Palestinian prisoners launch mass hunger strike in Israeli jails

Palestinian prisoners have launched one of the biggest hunger strikes in recent years in a protest against prison conditions.

As many as 1,500 prisoners could be participating in the strikes, which have been planned to coincide with the annual Palestinian Prisoners Day.

The strike also comes ahead of commemorations this summer marking 50 years since the 1967 Six Day War and the start of Israel's occupation of the Gaza Strip and West Bank.

The strike has been called for by prominent Palestinian prisoner and leader Marwan Barghouti, who is currently serving a life sentence over his role in the second Palestinian intifada - or uprising.

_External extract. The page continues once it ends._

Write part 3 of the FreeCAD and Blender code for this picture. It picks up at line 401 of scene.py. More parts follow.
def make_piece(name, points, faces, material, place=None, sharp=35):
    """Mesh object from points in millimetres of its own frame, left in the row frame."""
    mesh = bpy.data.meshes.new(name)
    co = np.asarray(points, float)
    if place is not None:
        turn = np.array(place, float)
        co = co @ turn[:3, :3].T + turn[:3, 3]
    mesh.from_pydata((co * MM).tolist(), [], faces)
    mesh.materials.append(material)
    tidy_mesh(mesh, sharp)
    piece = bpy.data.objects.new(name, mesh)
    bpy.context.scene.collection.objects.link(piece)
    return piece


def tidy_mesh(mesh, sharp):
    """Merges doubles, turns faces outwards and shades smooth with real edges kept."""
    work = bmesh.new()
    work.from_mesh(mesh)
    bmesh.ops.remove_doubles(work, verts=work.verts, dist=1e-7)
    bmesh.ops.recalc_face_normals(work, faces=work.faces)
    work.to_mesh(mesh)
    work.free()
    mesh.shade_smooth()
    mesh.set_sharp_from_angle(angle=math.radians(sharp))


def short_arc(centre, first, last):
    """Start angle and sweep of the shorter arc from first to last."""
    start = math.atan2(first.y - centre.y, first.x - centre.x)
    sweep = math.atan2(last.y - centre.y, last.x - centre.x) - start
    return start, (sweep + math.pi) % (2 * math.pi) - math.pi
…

In an opinion piece written for the New York Times, the 57-year-old said: "Decades of experience have proved that Israel's inhumane system of colonial and military occupation aims to break the spirit of prisoners and the nation to which they belong, by inflicting suffering on their bodies, separating them from their families and communities, using humiliating measures to compel subjugation.

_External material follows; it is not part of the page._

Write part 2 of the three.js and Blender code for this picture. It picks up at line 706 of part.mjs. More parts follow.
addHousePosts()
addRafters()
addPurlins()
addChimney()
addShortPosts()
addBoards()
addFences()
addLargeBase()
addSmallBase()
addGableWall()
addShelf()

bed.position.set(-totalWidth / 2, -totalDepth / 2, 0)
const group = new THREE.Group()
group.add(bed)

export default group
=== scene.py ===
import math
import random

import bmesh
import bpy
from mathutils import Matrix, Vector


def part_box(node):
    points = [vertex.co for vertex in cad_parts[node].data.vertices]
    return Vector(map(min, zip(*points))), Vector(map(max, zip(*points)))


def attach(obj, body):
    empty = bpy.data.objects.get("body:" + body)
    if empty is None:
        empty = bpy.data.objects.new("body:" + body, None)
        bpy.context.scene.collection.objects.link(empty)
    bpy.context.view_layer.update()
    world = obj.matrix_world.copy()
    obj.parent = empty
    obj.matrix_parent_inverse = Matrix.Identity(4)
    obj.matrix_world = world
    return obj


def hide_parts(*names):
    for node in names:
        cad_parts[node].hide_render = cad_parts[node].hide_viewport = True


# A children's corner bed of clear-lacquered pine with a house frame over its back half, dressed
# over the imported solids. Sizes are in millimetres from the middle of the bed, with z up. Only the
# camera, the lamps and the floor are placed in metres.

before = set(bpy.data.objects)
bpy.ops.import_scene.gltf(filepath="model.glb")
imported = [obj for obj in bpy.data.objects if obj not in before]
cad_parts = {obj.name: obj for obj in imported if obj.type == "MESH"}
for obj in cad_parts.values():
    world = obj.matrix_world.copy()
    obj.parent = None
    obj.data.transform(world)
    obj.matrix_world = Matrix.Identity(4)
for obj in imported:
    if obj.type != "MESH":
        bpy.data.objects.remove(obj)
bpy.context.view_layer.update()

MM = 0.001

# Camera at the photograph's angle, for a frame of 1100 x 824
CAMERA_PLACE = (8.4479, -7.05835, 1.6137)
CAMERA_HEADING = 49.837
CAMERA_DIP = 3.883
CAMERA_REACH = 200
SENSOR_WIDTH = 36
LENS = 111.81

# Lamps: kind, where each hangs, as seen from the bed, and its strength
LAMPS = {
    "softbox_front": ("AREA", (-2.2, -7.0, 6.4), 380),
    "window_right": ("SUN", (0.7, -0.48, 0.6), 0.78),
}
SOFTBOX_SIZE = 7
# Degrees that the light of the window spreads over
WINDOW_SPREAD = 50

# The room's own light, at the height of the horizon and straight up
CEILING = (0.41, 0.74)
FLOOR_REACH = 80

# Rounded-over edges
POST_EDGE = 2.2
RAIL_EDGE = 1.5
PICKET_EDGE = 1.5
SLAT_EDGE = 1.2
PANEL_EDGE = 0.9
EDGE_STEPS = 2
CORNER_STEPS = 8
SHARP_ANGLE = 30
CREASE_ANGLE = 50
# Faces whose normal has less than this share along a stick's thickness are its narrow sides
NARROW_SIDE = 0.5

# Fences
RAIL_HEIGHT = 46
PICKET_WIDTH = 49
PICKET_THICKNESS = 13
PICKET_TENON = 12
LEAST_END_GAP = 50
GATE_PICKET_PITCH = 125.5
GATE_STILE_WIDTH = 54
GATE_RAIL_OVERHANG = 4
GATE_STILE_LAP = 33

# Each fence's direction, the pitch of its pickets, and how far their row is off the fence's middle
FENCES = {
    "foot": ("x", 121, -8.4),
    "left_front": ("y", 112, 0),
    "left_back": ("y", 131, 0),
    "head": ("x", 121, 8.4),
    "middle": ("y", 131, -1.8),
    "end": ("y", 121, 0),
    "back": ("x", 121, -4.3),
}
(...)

"In spite of such treatment, we will not surrender to it."

Issa Qaraqe, head of prisoners' affairs for the Palestinian Authority, said that "around 1,300 Palestinian prisoners" were participating in the hunger strike and the number could rise.

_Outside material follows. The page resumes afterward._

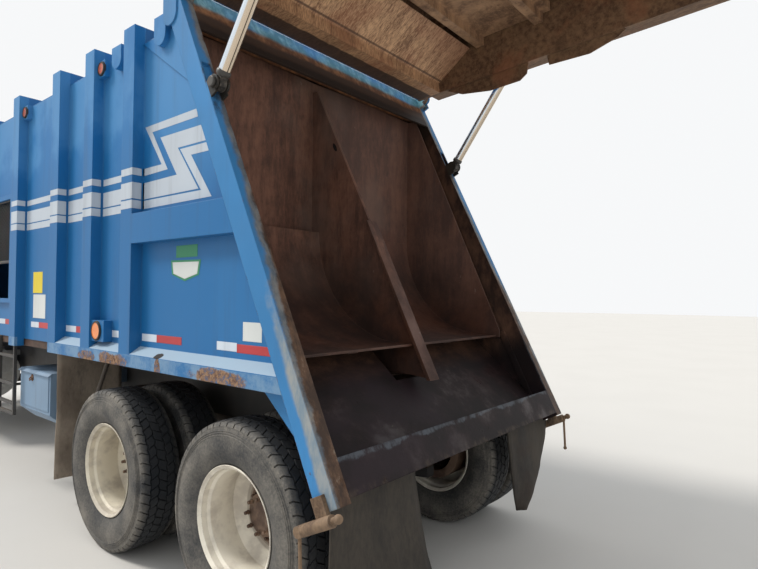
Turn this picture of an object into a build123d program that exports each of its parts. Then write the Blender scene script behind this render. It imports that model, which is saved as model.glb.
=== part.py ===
from build123d import *
import math
import os

os.makedirs("parts", exist_ok=True)

# A rear-loading garbage truck with its tailgate raised. Sizes are in millimetres.
# X points to the truck's left, Y to its rear and Z up. While it is drawn, Y is 0 at the rear drive
# axle. At the end everything moves along Y, so that the origin is under the middle of the whole box.

# Wheels and axles
axle_height = 500
tyre_radius = 527
tyre_width = 280
bead_radius = 290
rim_width = 230
rim_lip_radius = 300
rim_wall = 13
rear_tyre_x = 1075
dual_spacing = 335
front_tyre_x = 1030
tandem_spacing = 1372
front_axle_y = -6850
kingpin_x = 895
steer_limit = 35
fit_gap = 0.4
running_gap = 0.3

# Chassis frame
rail_outer_x = 430
rail_flange = 80
rail_height = 270
rail_top = 1040
rail_wall = 9
rail_front_y = -7750
rail_rear_y = 250

# Body
body_half = 1220
rib_depth = 72
sheet_wall = 8
rib_width = 140
body_front_y = -4600
body_floor_z = 1330
floor_plate = 12
rib_top_z = 3350
side_top_z = 3250
roof_crown = 45
sill_bottom_z = 1210
sill_edge_z = 1290
sill_top_z = 1335
side_bottom_z = 1270
trough_half = 180
trough_depth = 195

# Rear frame, whose rear face is the plane that the tailgate seals on
seal_lean = 26.46
seal_foot_y = 760
seal_foot_z = 800
post_depth = 135
post_bottom = 2940
header_top = 25
header_bottom = -284
header_box_bottom = -140
lip_top = -2745
lip_bottom = -2920

# Tailgate hinge and how far the tailgate stands open
hinge_y = -500
hinge_z = 3445
raised_angle = 67.7
gate_gap = 8
gate_half = body_half - 105
gate_wall = 30
gate_plate = 12

# Packer inside the tailgate
track_w = 520
pivot_down_s = -2240
packer_travel = 850
blade_length = 1050
hopper_radius = 1080
blade_home_angle = -100
blade_swing = 55

# Lift cylinders
lift_x = body_half - 40
lift_foot_y = -170
lift_foot_z = 2780
lift_lean = 35.6
lift_open_length = 2200
barrel_radius = 52
rod_radius = 33
barrel_length = 1180

# Ejector panel
ejector_half = body_half - 122
ejector_plate = 12
ejector_edge_y = -600
ejector_fold_y = -680
ejector_top_gap = 30
ejector_travel = 3250

# Cab and hood
cab_half = 1020
cab_rear_y = -4950
cab_front_y = -6340
cab_floor_z = 1150
cab_roof_z = 2800
cab_wall = 60
door_front_y = -6215
door_rear_y = -5230
door_bottom_z = 1190
door_top_z = 2680
door_gap = 6
door_swing = 65
hood_nose_y = -7800
hood_skin = 24
hood_swing = 65
hood_hinge_y = -7690
hood_hinge_z = 900
bumper_front_y = -7900


def block(x0, x1, y0, y1, z0, z1):
    """A box between two corners."""
    return Pos((x0 + x1) / 2, (y0 + y1) / 2, (z0 + z1) / 2) * Box(x1 - x0, y1 - y0, z1 - z0)


def side_prism(points, x0, x1):
    """A side view, given as (y, z) points, carried across the truck from x0 to x1."""
    face = Plane.YZ.offset(x0) * Polygon(*points, align=None)
    return extrude(face, amount=x1 - x0, dir=(1, 0, 0))


def front_prism(points, y0, y1):
    """A front view, given as (x, z) points, carried along the truck from y0 to y1."""
    plane = Plane(origin=(0, y0, 0), x_dir=(1, 0, 0), z_dir=(0, -1, 0))
    return extrude(plane * Polygon(*points, align=None), amount=y1 - y0, dir=(0, 1, 0))


def front_shape(edges, y0, y1):
    """A closed outline of lines and arcs in (x, z), carried along the truck from y0 to y1."""
    plane = Plane(origin=(0, y0, 0), x_dir=(1, 0, 0), z_dir=(0, -1, 0))
    return extrude(plane * make_face(edges), amount=y1 - y0, dir=(0, 1, 0))


def plan_prism(points, z0, z1):
    """A plan, given as (x, y) points, carried up from z0 to z1."""
    return extrude(Pos(0, 0, z0) * Polygon(*points, align=None), amount=z1 - z0, dir=(0, 0, 1))


def bar_x(y, z, x0, x1, radius):
    """A round bar across the truck."""
    return Pos((x0 + x1) / 2, y, z) * Rot(0, 90, 0) * Cylinder(radius, x1 - x0)


def bar_z(x, y, z0, z1, radius):
    """A round upright bar."""
    return Pos(x, y, (z0 + z1) / 2) * Cylinder(radius, z1 - z0)


def rod(start, end, radius):
    """A round bar between two points."""
    way = Vector(*end) - Vector(*start)
    return Solid.make_cylinder(radius, way.length, Plane(origin=start, z_dir=way))


def turned_x(profile):
    """A solid of revolution about X, from (x, radius) points."""
    return revolve(Polygon(*profile, align=None), Axis.X, 360)


def mirrored(solid):
    """The same piece on the truck's right side."""
    return mirror(solid, about=Plane.YZ)


def both_sides(solid):
    """A piece and its mirror image."""
    return solid + mirrored(solid)


def join(pieces):
    """All pieces fused."""
    whole = pieces[0]
    for piece in pieces[1:]:
        whole = whole + piece
    return whole


# The seal frame: X as the truck, Y out of the sealing plane towards the rear, Z up along it.
# Its origin is the foot of the tailgate hinge on the plane.
lean_sin = math.sin(math.radians(seal_lean))
lean_cos = math.cos(math.radians(seal_lean))
seal_slope = math.tan(math.radians(seal_lean))
hinge_w = (hinge_y - seal_foot_y) * lean_cos + (hinge_z - seal_foot_z) * lean_sin
seal_y = hinge_y - hinge_w * lean_cos
seal_z = hinge_z - hinge_w * lean_sin
seal_frame = Pos(0, seal_y, seal_z) * Rot(seal_lean, 0, 0)
raise_gate = Pos(0, hinge_y, hinge_z) * Rot(raised_angle, 0, 0) * Pos(0, -hinge_y, -hinge_z)
gate_frame = raise_gate * seal_frame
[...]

The Palestinian Prisoners Club non-governmental organisation put the number at 1,500.

The striking prisoners are demanding access to phones, extended visiting rights and better medical service.

Israeli public radio reported that Public Security Minister Gilad Erdan had described the demands as "unreasonable".

The challenge to the Israeli authorities comes at a time of reduced violence.

Some 6,500 Palestinians are currently detained by Israel for a range of offences and alleged crimes, and for many Palestinians the prisons themselves have become a stark symbol of Israel's occupation.

Of that number, 300 are minors and some 500 are held under administrative detention, which allows for imprisonment without charges or trial.

While hunger strikes by Palestinian prisoners are not uncommon, the scale of this movement is unusual.